Jewish advocacy groups are condemning a mock “eviction notice” dropped into mailboxes across Canada as part of a campaign to draw attention to the planned removal of Palestinians from a neighbourhood in East Jerusalem.
“We regret to inform you that your house is scheduled for demolition in the next three days. If you do not vacate the premise within this time frame, we reserve the right to destroy all remaining belongings,” the document reads.
It goes on to qualify that the document is not real, but says the threat remains a reality for Palestinian families living in Israeli-occupied areas.
The 150-person collective behind the faux alerts says it has delivered them to homes and businesses from Edmonton to Toronto to Quebec over the past four weeks, but that no individuals or neighbourhoods were targeted based on their religion or political outlook.
The Jewish Federation of Ottawa says it has seen no evidence that Jewish homes were targeted, but that police are aware of what the organization calls an “upsetting,” “crass” and “counterproductive” tactic.
“While it is egregious and outrageous, these flyers do not constitute a hate crime,” spokeswoman Pauline Colwin said in an email.
Shimon Fogel, head of the Centre for Israel and Jewish Affairs, said mock eviction notices run the risk of triggering intergenerational trauma in individuals whose ancestors have faced expulsion and ghettoization spanning millennia.
The campaign contributes to a “profound sense of distress and anxiety,” he said. “I have never seen the level of fear — almost panic — that is taking hold within the Jewish community across the country.”
Reports of antisemitic incidents have shot up across Canada over the past month, according to three Jewish advocacy groups whose hate hotlines have been flooded with calls in a spike the organizations link to the latest Mideast crisis.
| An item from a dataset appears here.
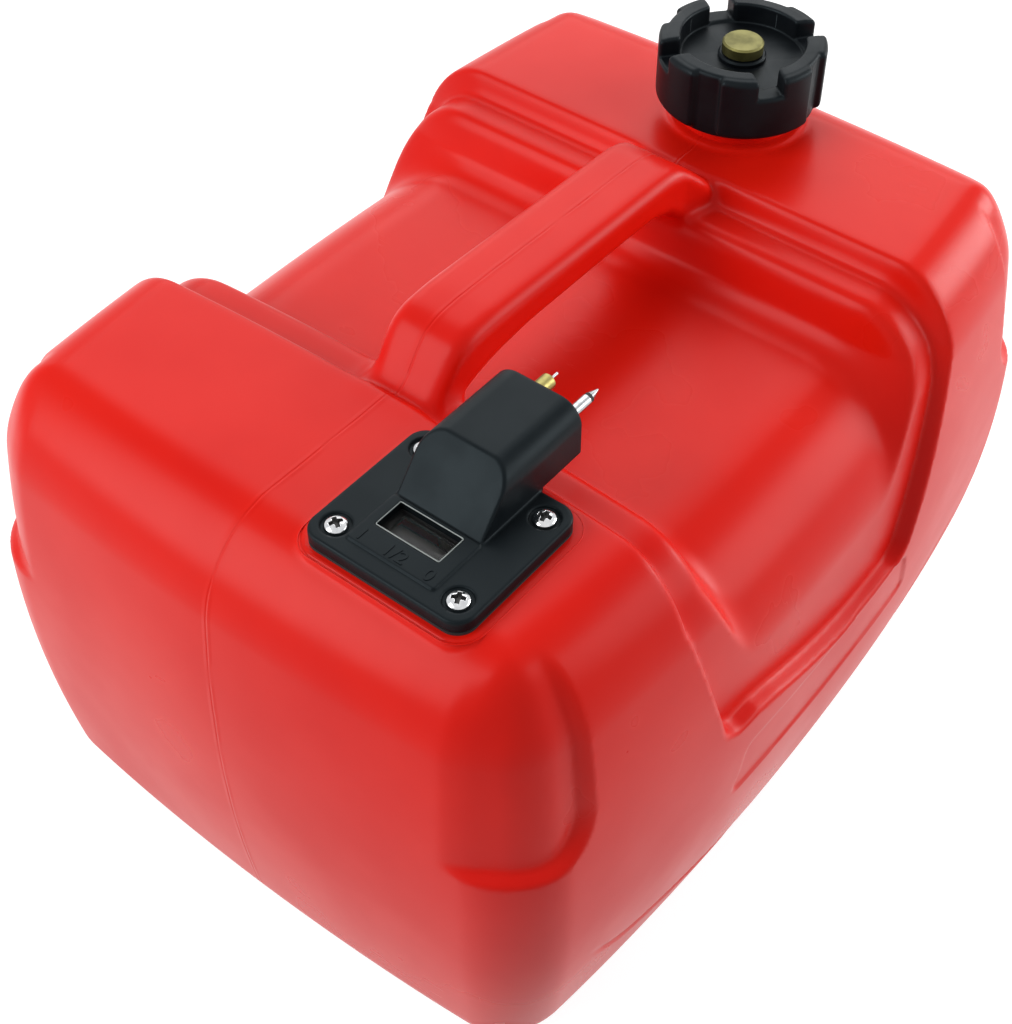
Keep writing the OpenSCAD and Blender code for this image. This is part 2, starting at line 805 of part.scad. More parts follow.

The notices, which resemble mock eviction documents that have circulated on North American campuses in recent years, first went out last month as a legal battle waged by Israeli settlers to take over properties from Palestinians in East Jerusalem’s Sheikh Jarrah neighbourhood spilled over into an 11-day conflict in the region.
Sabrine Azraq, a committee member with the group that typed up the notice, said a jarring effect is part of the point.
“The goal really is to give individuals that momentary shock of what it would feel like,” she said.
“The goal is to just try to put yourself in the shoes of the Palestinians in Sheikh Jarrah, in Silwan, in Jaffa and many other villages and cities where Palestinians are facing the imminent threat to be forcibly displaced.”
The group, called Palestine Advocacy GTA though it has members from across the country, has also undertaken awareness campaigns by hanging banners, including from bridges above Ontario’s Highway 401.
Michael Mostyn, chief executive of B’nai Brith Canada, said in an email the language is “indeed threatening,” and that residents whose first language is not English may “not understand the `mock’ nature of the notice.”